Michael Specter has written an excellent comprehensive piece on the GMO debate over at the New Yorker this morning.
Structured loosely around following Vandana Shiva, a popular anti-GMO activist from India, on tour to Italy, Specter dedicates the first half of his article to fully hearing out the arguments against using genetically modified crops. This is a long article, but don't be deterred. It does appear at first that Specter is in awe of Shiva and her "nature against biotech" rhetoric. I almost stopped the article midway and tweeted my disappointment in the New Yorker for sounding too much like chef and organic movement activist, Alice Waters.

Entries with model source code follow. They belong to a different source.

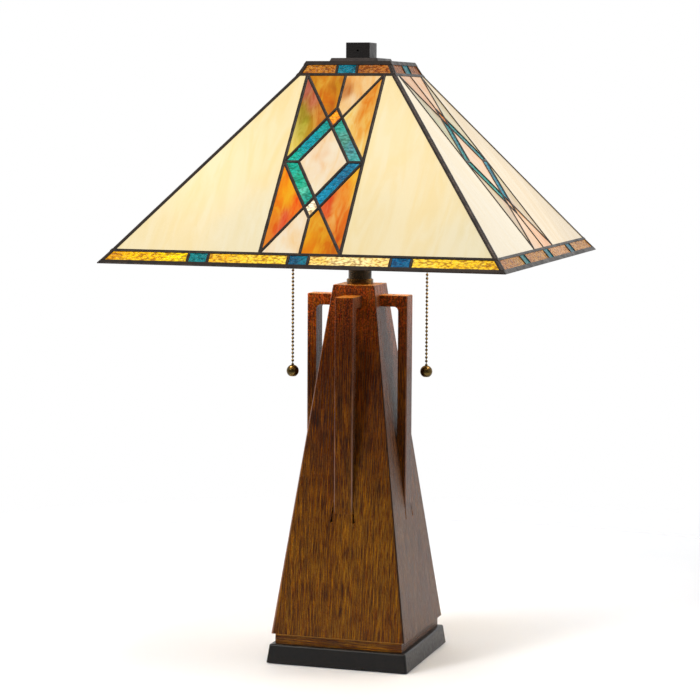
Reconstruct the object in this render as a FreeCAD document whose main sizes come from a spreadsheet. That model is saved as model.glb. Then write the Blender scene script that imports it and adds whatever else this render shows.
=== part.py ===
import FreeCAD, Part
import math
import os
import Sketcher
from FreeCAD import Matrix, Placement, Rotation, Vector

# Mission-style table lamp: tapered wooden column on a black plinth, two pull-chain sockets on a
# cluster, and a four-sided leaded-glass shade held down by a square finial.
# Millimetres, +Z up. The front looks along -Y. The origin is the centre of the underside.

DIMENSIONS = (
    # Base: felt, plinth, foot step and column
    ("felt_thickness", 1.0, "felt pad thickness"),
    ("felt_half", 71.5, "felt pad half width"),
    ("plinth_base_half", 75.4, "plinth half width at its foot"),
    ("plinth_top_half", 72.8, "plinth half width at its top"),
    ("plinth_top_z", 20.1, "height of the plinth's top"),
    ("plinth_edge_radius", 2.2, "rounding of the plinth's edges"),
    ("cavity_half", 60.0, "half width of the hollow under the plinth"),
    ("cavity_top_z", 14.5, "ceiling of the hollow under the plinth"),
    ("pipe_hole_radius", 5.4, "radius of the hole for the centre pipe"),
    ("inlet_z", 8.6, "height of the cord inlet's axis"),
    ("inlet_hole_radius", 5.0, "radius of the hole for the cord bushing"),
    ("bushing_bore_radius", 3.5, "radius of the cord bushing's bore"),
    ("bushing_flange_radius", 6.6, "radius of the bushing's flange"),
    ("bushing_flange_y", 75.5, "inner face of the bushing's flange"),
    ("bushing_flange_thickness", 1.5, "thickness of the bushing's flange"),
    ("step_half", 67.7, "foot step half width"),
    ("step_top_z", 30.8, "height of the foot step's top"),
    ("column_base_half", 71.2, "column half width at its foot"),
    ("column_top_half", 22.2, "column half width at its top"),
    ("column_top_z", 388.3, "height of the column's top"),
    ("column_edge_radius", 1.2, "rounding of the column's long edges"),
    ("notch_top_z", 174.0, "top of the carved notch beside a strap's foot"),
    ("notch_low_z", 147.0, "bottom of the carved notch"),
    ("notch_spread", 3.6, "how far the notch strays from the strap's edge"),
    ("notch_width", 2.6, "width of the notch at its bottom"),
    ("notch_floor", 51.0, "distance of the notch's floor from the axis"),
    # Straps
    ("strap_half_width", 9.8, "strap half width"),
    ("strap_outer", 54.0, "distance of a strap's outer face from the axis"),
    ("strap_inner", 44.1, "distance of a strap's inner face from the axis"),
    ("strap_top_z", 378.0, "height of a strap's top"),
    ("strap_arm_height", 11.6, "height of a strap's arm"),
    ("strap_corner_radius", 4.5, "fillet in the strap's inner corner"),
    ("strap_edge_radius", 1.1, "rounding of a strap's outer edges"),
    # Neck and centre hardware
    ("pipe_radius", 4.9, "centre pipe outer radius"),
    ("pipe_bore_radius", 3.5, "centre pipe bore radius"),
    ("pipe_low_z", 5.0, "lower end of the centre pipe"),
    ("pipe_top_z", 436.0, "upper end of the centre pipe"),
    ("washer_radius", 15.0, "bottom washer radius"),
    ("washer_thickness", 1.5, "bottom washer thickness"),
    ("nut_circumradius", 9.0, "bottom nut radius over its corners"),
    ("nut_height", 4.5, "bottom nut height"),
    ("ring_radius", 13.8, "neck ring radius"),
    ("ring_top_z", 393.7, "height of the neck ring's top"),
    ("ring_edge", 0.9, "bevel on the neck ring's top edge"),
    ("neck_radius", 11.95, "neck tube outer radius"),
    ("neck_wall", 1.0, "neck tube wall"),
    ("cluster_low_z", 428.0, "height of the cluster cup's underside"),
    ("cluster_radius", 20.0, "cluster cup radius"),
    ("cluster_wall", 1.5, "cluster cup wall"),
    ("cluster_bevel", 4.0, "bevel round the cluster cup's underside"),
    ("cluster_top_z", 457.0, "height of the cluster cup's rim"),
    ("cluster_cap_height", 5.0, "height of the cluster's cap"),
    ("cluster_cap_lip", 1.0, "how far the cluster's cap overhangs its cup"),
    ("riser_grip", 4.0, "how far the riser rod reaches into the cluster"),
    ("riser_radius", 3.1, "riser rod radius"),
    ("riser_top_z", 631.0, "upper end of the riser rod"),
    ("seat_radius", 15.0, "radius of the disc that the shade sits on"),
    ("seat_thickness", 3.0, "thickness of that disc"),
    ("seat_gap", 0.1, "running gap over and under the shade's cap"),
    # Sockets and bulbs, along the cluster's own horizontal axis
    ("cluster_turn", 17.4, "angle of the cluster about the lamp's axis"),
    ("socket_z", 446.0, "height of the socket axis"),
    ("arm_radius", 5.0, "socket arm radius"),
    ("arm_bore_radius", 3.5, "socket arm bore radius"),
    ("socket_cap_x", 46.0, "start of the socket cap, from the lamp's axis"),
    ("socket_seam_x", 61.0, "seam between the socket's cap and shell"),
    ("socket_mouth_x", 100.0, "mouth of the socket"),
    ("socket_radius", 17.0, "socket shell radius"),
    ("socket_wall", 0.8, "socket shell wall"),
    ("liner_wall", 0.9, "insulating liner wall"),
    ("screw_radius", 14.2, "screw shell outer radius"),
    ("screw_bore_radius", 13.45, "screw shell bore radius"),
    ("screw_low_x", 79.0, "inner end of the screw shell"),
    ("core_low_x", 59.0, "inner end of the socket's insulating core"),
    ("core_radius", 14.8, "radius of the socket's insulating core"),
    ("chain_x", 69.2, "distance of a pull chain from the lamp's axis"),
    ("cam_radius", 6.0, "switch cam radius"),
    ("cam_thickness", 6.0, "switch cam thickness"),
    ("cam_clearance", 0.6, "room round the switch cam"),
    ("cam_pin_radius", 1.2, "switch cam pin radius"),
    ("cam_pin_gap", 0.05, "running clearance of the cam's pin"),
    ("bulb_base_radius", 13.1, "bulb screw base radius over its thread"),
    ("bulb_base_x", 82.0, "inner end of the bulb's screw base"),
    ("bulb_collar_x", 103.0, "joint between the bulb's base and glass"),
    ("bulb_radius", 24.0, "bulb radius"),
    ("bulb_tip_x", 165.0, "tip of the bulb, from the lamp's axis"),
    # Pull chains
    ("guide_low_z", 422.0, "lower end of the chain's bell guide"),
    ("pull_wire_radius", 0.8, "radius of the pull wire in the socket"),
    ("pull_wire_top_z", 440.5, "upper end of the pull wire"),
    ("bead_radius", 1.45, "chain bead radius"),
    ("bead_pitch", 3.9, "distance between chain beads"),
    ("link_radius", 0.45, "radius of the wire between beads"),
    ("first_bead_z", 417.5, "height of the topmost bead"),
    ("beads_upper", 12, "beads above the chain's bend"),
    ("beads_lower", 17, "beads below the chain's bend"),
    ("link_gap", 0.25, "gap between the chain's two hinged lengths"),
    ("ball_radius", 6.4, "radius of the chain's end ball"),
    ("ball_z", 297.6, "height of the end ball's centre"),
    ("ball_foot", 5.6, "distance of the end ball's flat underside below its centre"),
    ("ball_neck_radius", 1.4, "radius of the end ball's neck"),
    # Shade: four identical sides in three tiers
    ("rim_half", 203.5, "half width of the shade at its lower rim"),
    ("rim_z", 418.3, "height of that rim"),
    ("eave_half", 193.2, "half width at the lower fold"),
    ("eave_z", 430.2, "height of the lower fold"),
    ("brow_half", 51.1, "half width at the upper fold"),
    ("brow_z", 602.1, "height of the upper fold"),
    ("crown_half", 43.8, "half width at the shade's top edge"),
    ("crown_z", 615.6, "height of the shade's top edge"),
    ("glass_thickness", 3.0, "glass thickness"),
    ("came_proud", 0.75, "how far the solder lines stand out of the glass"),
    ("hip_leg", 4.15, "width of a corner came along each side, measured level"),
    ("hip_proud", 1.0, "how far a corner came stands out of the glass, measured level"),
    ("eave_came_up", 0.6, "lower fold came, above the fold"),
    ("eave_came_down", 2.4, "lower fold came, below the fold"),
    ("brow_came_down", 2.0, "upper fold came, below the fold"),
    ("brow_came_up", 1.5, "upper fold came, above the fold"),
    ("rim_glass_height", 10.2, "height of the glass in the lower border"),
    ("rim_channel_low_z", 416.8, "height of the flat underside of the channel round the rim"),
    ("rim_channel_lip", 0.9, "height of the upright lip at the rim channel's foot"),
    ("rim_channel_proud", 0.4, "how far the rim channel stands out of the glass"),
    ("crown_glass_height", 9.2, "height of the glass in the upper border"),
    ("band_half", 40.5, "half width of the patterned band, to its line"),
    ("band_line", 3.5, "width of the band's upright solder lines"),
    ("pattern_line", 3.2, "width of the pattern's solder lines"),
    ("outer_diamond_half", 68.5, "half height of the outer diamond"),
    ("inner_diamond_half", 43.0, "half height of the inner diamond"),
    ("divider_width", 3.0, "width of the solder lines in the borders"),
    ("rim_teal_width", 17.5, "width of a teal piece in the lower border"),
    ("rim_teal_offset", 101.7, "distance of the outer teal pieces from the middle"),
    ("crown_teal_width", 18.0, "width of the teal piece in the upper border"),
    # Cap and finial
    ("cap_half", 38.0, "half width of the cap's flat sheet"),
    ("cap_thickness", 2.0, "thickness of the cap's sheet"),
    ("boss_base_half", 26.0, "half width of the cap's boss at its foot"),
    ("boss_top_half", 24.2, "half width of the cap's boss at its top"),
    ("boss_top_z", 619.1, "height of the cap boss's top"),
    ("cap_hole_radius", 3.5, "radius of the rod hole in the cap"),
    ("vent_radius", 2.5, "radius of a vent hole in the cap"),
    ("vent_ring_half", 32.0, "distance of the vent holes from the axis, level"),
    ("finial_half", 12.6, "finial half width"),
    ("finial_edge", 0.5, "bevel on the finial's edges"),
    ("finial_bore_radius", 3.15, "radius of the finial's bore"),
    ("finial_bore_top_z", 632.0, "blind end of the finial's bore"),
    ("set_screw_radius", 1.1, "radius of the finial's set-screw hole"),
    ("lamp_height", 635.0, "overall height"),
)

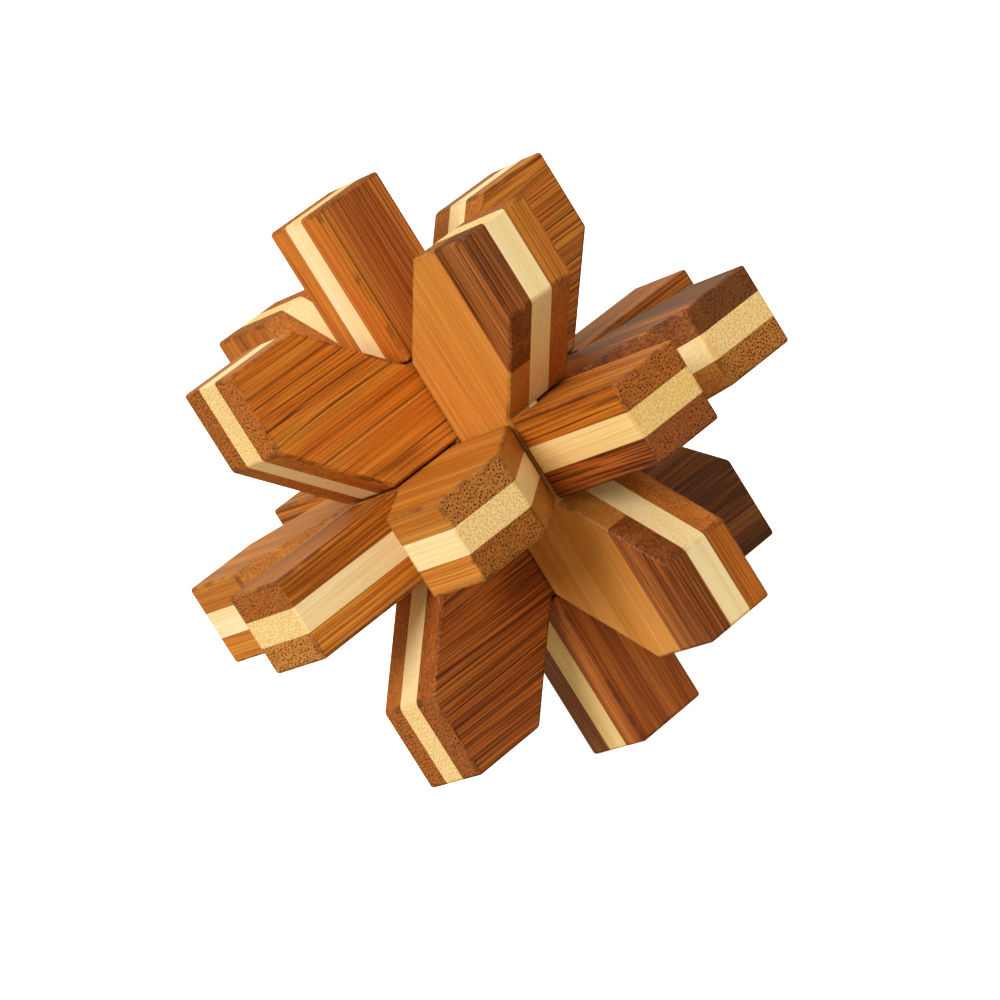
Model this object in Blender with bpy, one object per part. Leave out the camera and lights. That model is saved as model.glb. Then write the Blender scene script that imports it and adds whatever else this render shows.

It's only after giving voice to Shiva and telling her story at length--she trained as a physicist before becoming one of the most popular anti-GMO activists, particularly in the West--that Specter begins to question her. And then he takes off the "kid gloves," and line by line discredits her claims. For example, most of Shiva's book jackets refer to her as one of the leading physicists in India. When Spector asked her if she'd ever worked as a physicist, she told him to Google her. He found nothing. The more he questioned, the less answers she had. Finally she stopped talking with him at all.
“It is absolutely remarkable to me how Vandana Shiva is able to get away with saying whatever people want to hear,” Gordon Conway, author of "One Billion Hungry: Can We Feed the World, tells Specter. “Shiva is lionized, particularly in the West, because she presents the romantic view of the farm,” Conway continues. “Truth be damned. People in the rich world love to dabble in a past they were lucky enough to avoid—you know, a couple of chickens running around with the children in the back yard. But farming is bloody tough, as anyone who does it knows. It is like those people who romanticize villages in the developing world. Nobody who ever lived in one would do that.”
Specter interviews some other notables in the article, including Mark Lynas, the British environmentalist who recently turned an about face of 180 degrees on the question of GMOs, apologizing to the Oxford Farming Conference for "demonizing an important technological option which can be used to benefit the environment.”
And Specter makes it to St. Louis to talk to Monsanto chairman, Hugh Grant, to ask him how he deals with the backlash. Grant confesses to Specter that in 2002, after commissioning a study to explore the idea of changing the company's name, he decided against it.
“It was my call, and it was a big mistake," says Grant.
It's great to see the New Yorker taking a firm, pro-science stance on this topic.